Disconnected Landascape è una serie di tavole di legno che propongono porzioni staccate di un tracciato urbano (il titolo dell’opera allude all’assenza di un ordine chiaro e comprensibile tra i blocchi degli edifici), per i quali l’artista ha recuperato la pratica della pittura, una modalità raramente frequentata da Dell’Antonia negli ultimi anni. Se sembra superfluo dire che i tempi e le modalità pittoriche sono all’antitesi di un lavoro tecnologico, tali risultati nascono dall’elaborazione di mappe digitali che sono state manipolate semplificando e adattando i tracciati. Aspetto tecnologico e manuale coesistono cioè in forma complementare: l’arancione ricopre il legno, ma è un colore a tutti gli effetti industriale. Natura e tecnologia sono, in questo caso, termini fintamente in opposizione. Agli artisti (ma anche agli uomini comuni, come ricordava Joseph Beuys [3]) spetta il compito di prendere parte a quella grande scultura e architettura sociale che è la città.
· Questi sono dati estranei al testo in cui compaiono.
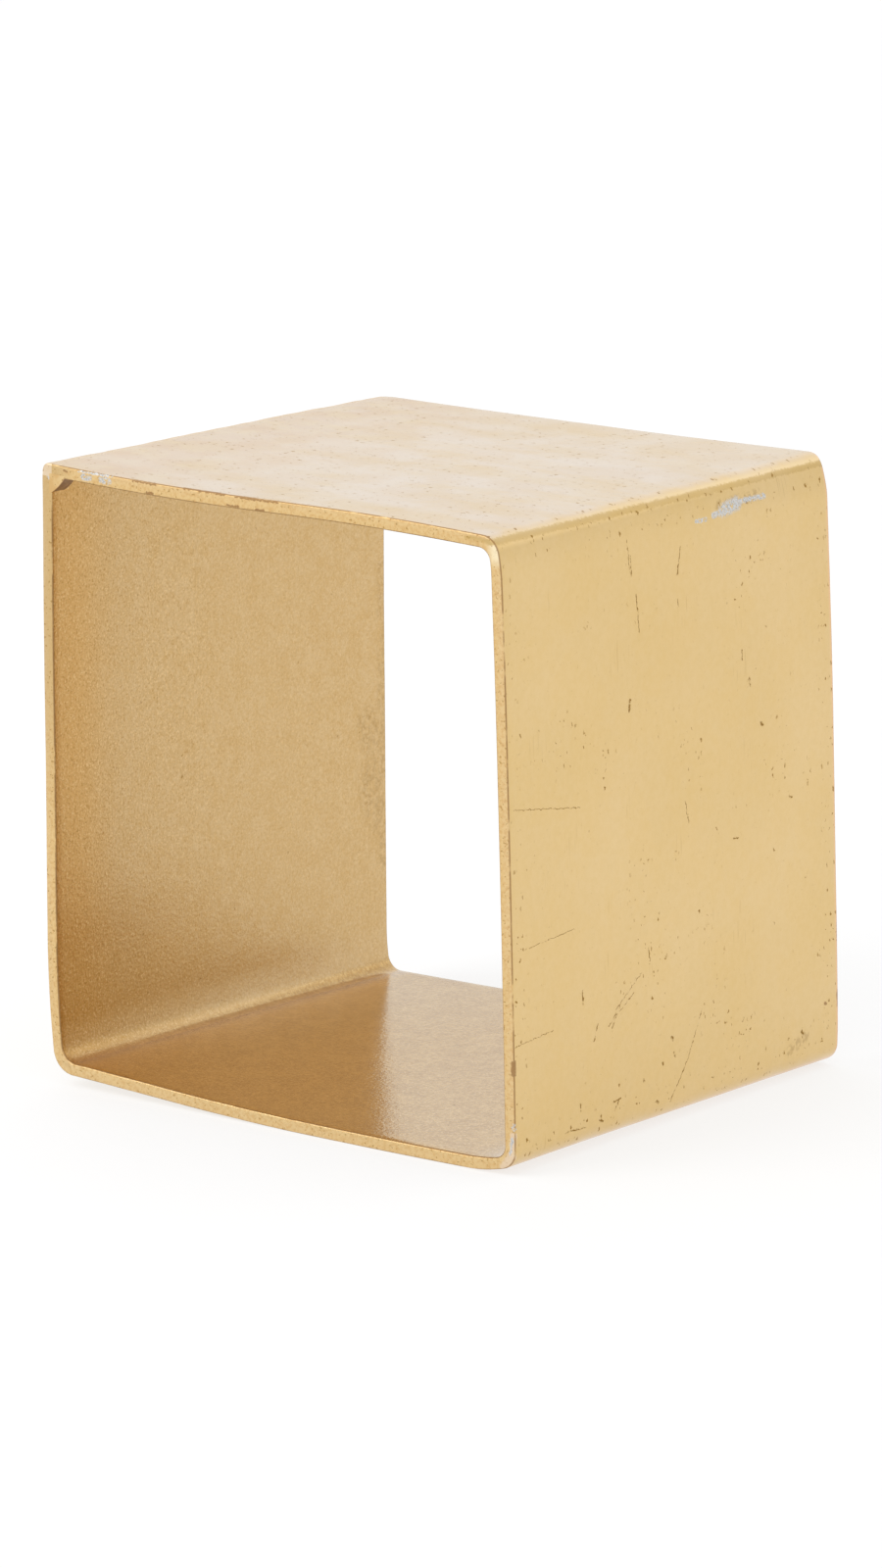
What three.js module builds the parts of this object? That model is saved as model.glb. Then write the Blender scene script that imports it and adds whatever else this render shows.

Partecipare ad un atto creativo, immaginare una forma per i nostri spazi, è un gesto creativo e democratico. Pensare e re-immaginare l’estetica dei nostri luoghi, come fa Dell’Antonia, è invece un’irrinunciabile forma di partecipazione politica.




[1] F. Bacon, Novum Organum, libro I, CXXIX, ed. Laterza, 1992.
[2] “I make technology look ridicolous”, N. J. Paik, in Florence de Meredieu, Digital and Video Art, Chambers Harrap Publishers, Edinburgh, 2005, p.132.
[3] “This most modern art discipline–Social Scultpure/Social Architecture–will only reach fruition when every living person becomes a creator, a sculptor, or architect of the social organism. […] Only then would democracy be fully realized”, J. Beuys, I am searching for field character, 1973, in Carin Kuoni: Energy Plan for the Western man – Joseph Beuys in America, Four Walls Eight Windows, New York, 1993, p. 21.